Input records
— start —

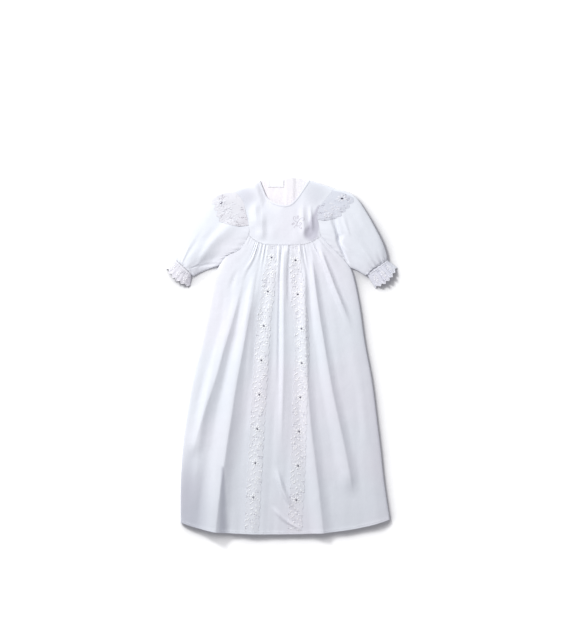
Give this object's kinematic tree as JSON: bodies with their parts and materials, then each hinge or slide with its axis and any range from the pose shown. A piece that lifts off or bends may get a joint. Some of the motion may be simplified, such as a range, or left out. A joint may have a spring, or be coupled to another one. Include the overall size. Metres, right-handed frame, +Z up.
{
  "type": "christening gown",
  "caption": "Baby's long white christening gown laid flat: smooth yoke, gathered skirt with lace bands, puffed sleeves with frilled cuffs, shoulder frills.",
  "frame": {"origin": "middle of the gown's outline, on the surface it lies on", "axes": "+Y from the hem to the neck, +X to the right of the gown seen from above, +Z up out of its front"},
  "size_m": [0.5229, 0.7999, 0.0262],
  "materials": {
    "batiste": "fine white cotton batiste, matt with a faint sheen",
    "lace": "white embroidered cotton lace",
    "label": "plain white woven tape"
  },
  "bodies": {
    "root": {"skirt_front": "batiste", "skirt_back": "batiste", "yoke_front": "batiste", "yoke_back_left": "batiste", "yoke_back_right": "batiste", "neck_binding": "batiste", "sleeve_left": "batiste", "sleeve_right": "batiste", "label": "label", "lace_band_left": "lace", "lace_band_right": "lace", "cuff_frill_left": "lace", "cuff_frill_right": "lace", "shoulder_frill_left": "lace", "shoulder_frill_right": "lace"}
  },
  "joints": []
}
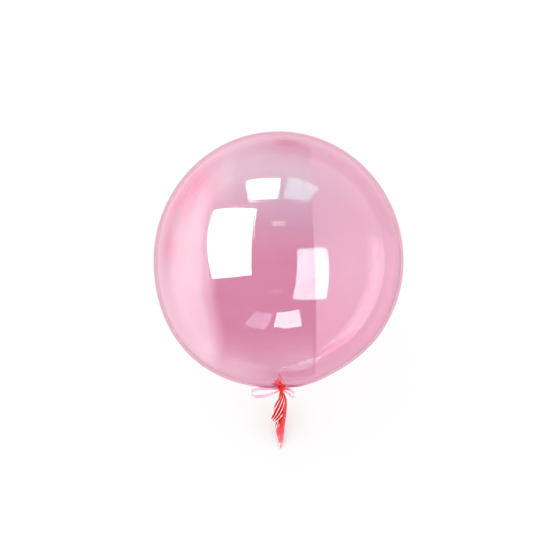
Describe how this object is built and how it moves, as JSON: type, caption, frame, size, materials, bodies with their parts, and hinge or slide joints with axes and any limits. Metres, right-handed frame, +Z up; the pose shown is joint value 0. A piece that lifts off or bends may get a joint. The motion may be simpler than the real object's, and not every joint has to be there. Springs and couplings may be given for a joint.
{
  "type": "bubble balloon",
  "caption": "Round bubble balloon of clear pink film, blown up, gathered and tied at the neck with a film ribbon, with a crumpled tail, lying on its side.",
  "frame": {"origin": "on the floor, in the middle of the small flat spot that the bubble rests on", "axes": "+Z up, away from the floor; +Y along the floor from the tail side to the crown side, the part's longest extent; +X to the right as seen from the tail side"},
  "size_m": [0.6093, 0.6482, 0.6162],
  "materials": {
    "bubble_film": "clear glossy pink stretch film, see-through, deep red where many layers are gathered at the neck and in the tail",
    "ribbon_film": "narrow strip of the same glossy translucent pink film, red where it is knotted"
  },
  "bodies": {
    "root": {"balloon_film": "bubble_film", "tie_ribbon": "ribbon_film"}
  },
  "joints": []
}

— end —
— start —

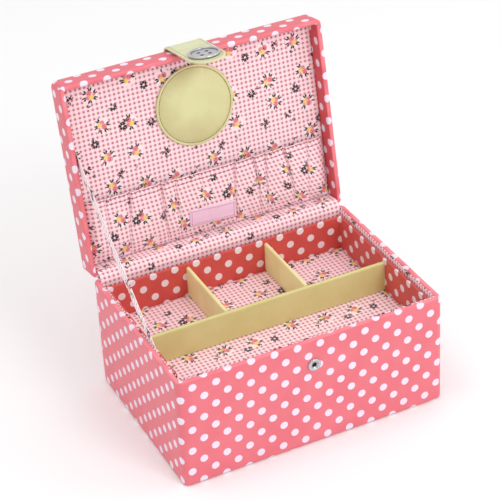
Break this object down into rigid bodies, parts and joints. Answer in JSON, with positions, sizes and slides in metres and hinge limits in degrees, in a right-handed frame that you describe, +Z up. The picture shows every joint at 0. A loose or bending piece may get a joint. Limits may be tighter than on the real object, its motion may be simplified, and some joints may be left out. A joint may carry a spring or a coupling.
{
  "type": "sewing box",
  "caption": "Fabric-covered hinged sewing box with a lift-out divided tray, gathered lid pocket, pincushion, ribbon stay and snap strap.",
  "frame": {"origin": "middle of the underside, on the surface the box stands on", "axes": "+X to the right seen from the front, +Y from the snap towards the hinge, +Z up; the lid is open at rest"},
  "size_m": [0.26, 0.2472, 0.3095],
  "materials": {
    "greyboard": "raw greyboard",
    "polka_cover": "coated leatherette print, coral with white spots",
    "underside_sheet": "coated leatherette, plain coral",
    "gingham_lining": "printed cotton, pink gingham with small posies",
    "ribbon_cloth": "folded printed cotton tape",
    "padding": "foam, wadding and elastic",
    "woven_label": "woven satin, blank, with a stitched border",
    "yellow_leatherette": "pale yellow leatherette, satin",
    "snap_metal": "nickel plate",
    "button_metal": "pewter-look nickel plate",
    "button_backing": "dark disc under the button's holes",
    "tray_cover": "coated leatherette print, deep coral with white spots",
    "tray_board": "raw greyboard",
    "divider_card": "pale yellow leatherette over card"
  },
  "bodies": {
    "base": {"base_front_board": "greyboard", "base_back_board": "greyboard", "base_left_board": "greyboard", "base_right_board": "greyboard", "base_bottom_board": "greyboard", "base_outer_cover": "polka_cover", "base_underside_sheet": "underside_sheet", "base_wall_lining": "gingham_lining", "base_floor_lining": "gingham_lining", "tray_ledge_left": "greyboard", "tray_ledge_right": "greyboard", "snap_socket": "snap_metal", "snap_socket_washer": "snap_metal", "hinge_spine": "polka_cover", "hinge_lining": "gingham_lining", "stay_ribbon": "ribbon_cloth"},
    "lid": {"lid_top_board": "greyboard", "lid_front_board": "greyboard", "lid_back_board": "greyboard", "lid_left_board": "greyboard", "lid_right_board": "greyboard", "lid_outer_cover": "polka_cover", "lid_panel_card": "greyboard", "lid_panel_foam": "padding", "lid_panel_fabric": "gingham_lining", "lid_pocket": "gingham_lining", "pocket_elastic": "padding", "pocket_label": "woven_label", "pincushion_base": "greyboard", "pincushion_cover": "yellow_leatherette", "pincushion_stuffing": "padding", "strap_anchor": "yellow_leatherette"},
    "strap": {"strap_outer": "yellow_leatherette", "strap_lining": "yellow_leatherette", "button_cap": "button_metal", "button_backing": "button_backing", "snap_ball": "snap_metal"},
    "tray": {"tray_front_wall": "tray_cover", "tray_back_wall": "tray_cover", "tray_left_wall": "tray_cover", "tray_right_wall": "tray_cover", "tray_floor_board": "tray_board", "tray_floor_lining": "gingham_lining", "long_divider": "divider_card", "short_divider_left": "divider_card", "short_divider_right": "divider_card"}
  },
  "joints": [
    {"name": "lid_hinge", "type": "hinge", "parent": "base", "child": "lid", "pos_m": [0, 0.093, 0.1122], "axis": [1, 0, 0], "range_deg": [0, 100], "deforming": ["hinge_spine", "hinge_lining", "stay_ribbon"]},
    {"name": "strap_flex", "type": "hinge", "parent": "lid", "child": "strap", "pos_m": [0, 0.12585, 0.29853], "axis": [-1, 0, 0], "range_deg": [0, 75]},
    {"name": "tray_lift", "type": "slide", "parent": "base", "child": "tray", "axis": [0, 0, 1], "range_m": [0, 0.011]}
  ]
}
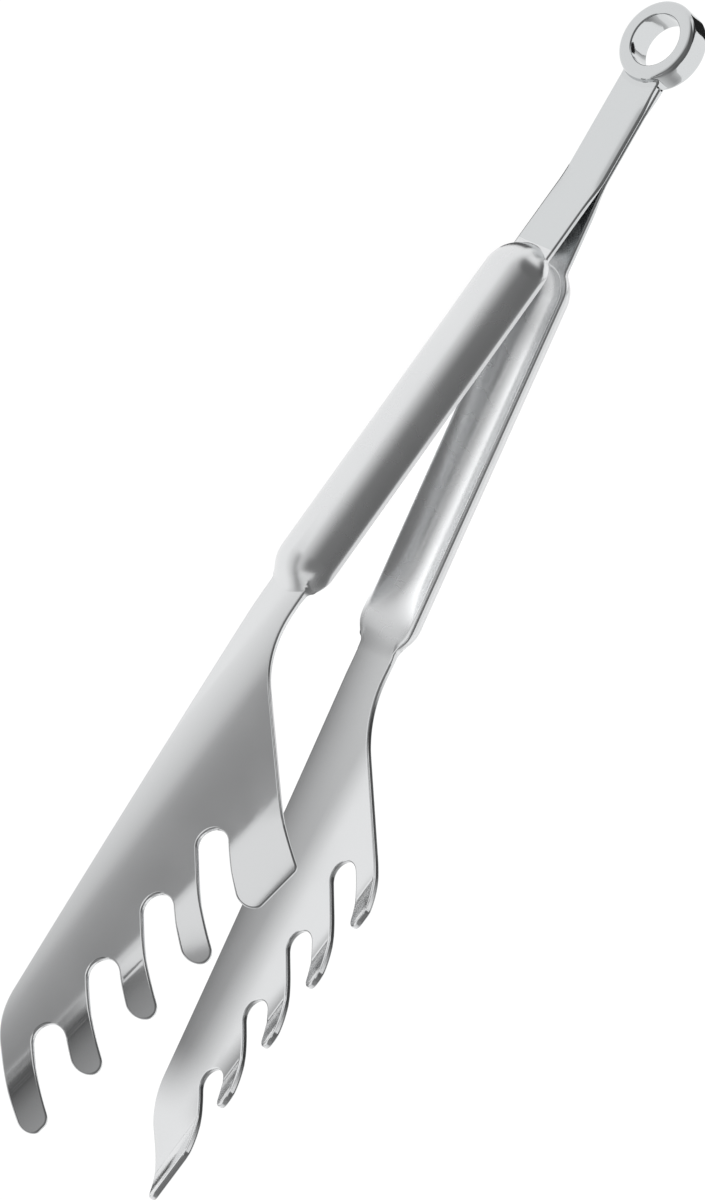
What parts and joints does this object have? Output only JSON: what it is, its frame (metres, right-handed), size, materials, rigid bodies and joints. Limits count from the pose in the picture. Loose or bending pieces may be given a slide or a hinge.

— end —
— start —

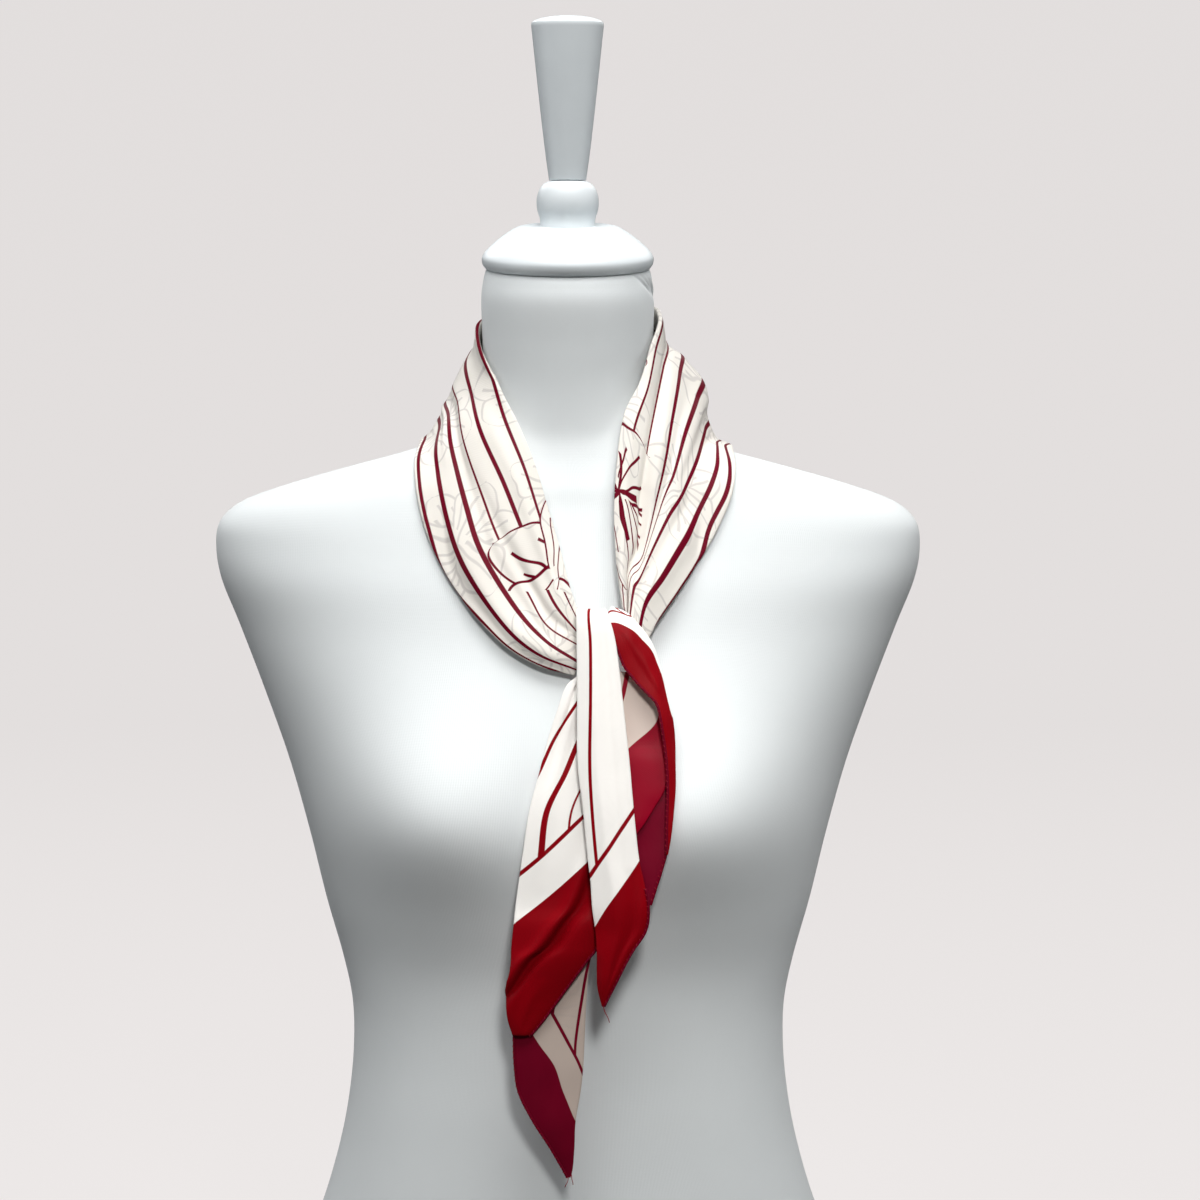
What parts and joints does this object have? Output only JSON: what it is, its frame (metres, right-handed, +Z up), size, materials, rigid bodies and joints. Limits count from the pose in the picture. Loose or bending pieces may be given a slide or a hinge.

— end —

Do this
Pull out all lines of the data with the string "type".

Response for this exercise
  "type": "christening gown",
Describe how this object is built and how it moves, as JSON: type, caption, frame, size, materials, bodies with their parts, and hinge or slide joints with axes and any limits. Metres, right-handed frame, +Z up; the pose shown is joint value 0. A piece that lifts off or bends may get a joint. The motion may be simpler than the real object's, and not every joint has to be there. Springs and couplings may be given for a joint.
  "type": "bubble balloon",
  "type": "sewing box",
    {"name": "lid_hinge", "type": "hinge", "parent": "base", "child": "lid", "pos_m": [0, 0.093, 0.1122], "axis": [1, 0, 0], "range_deg": [0, 100], "deforming": ["hinge_spine", "hinge_lining", "stay_ribbon"]},
    {"name": "strap_flex", "type": "hinge", "parent": "lid", "child": "strap", "pos_m": [0, 0.12585, 0.29853], "axis": [-1, 0, 0], "range_deg": [0, 75]},
    {"name": "tray_lift", "type": "slide", "parent": "base", "child": "tray", "axis": [0, 0, 1], "range_m": [0, 0.011]}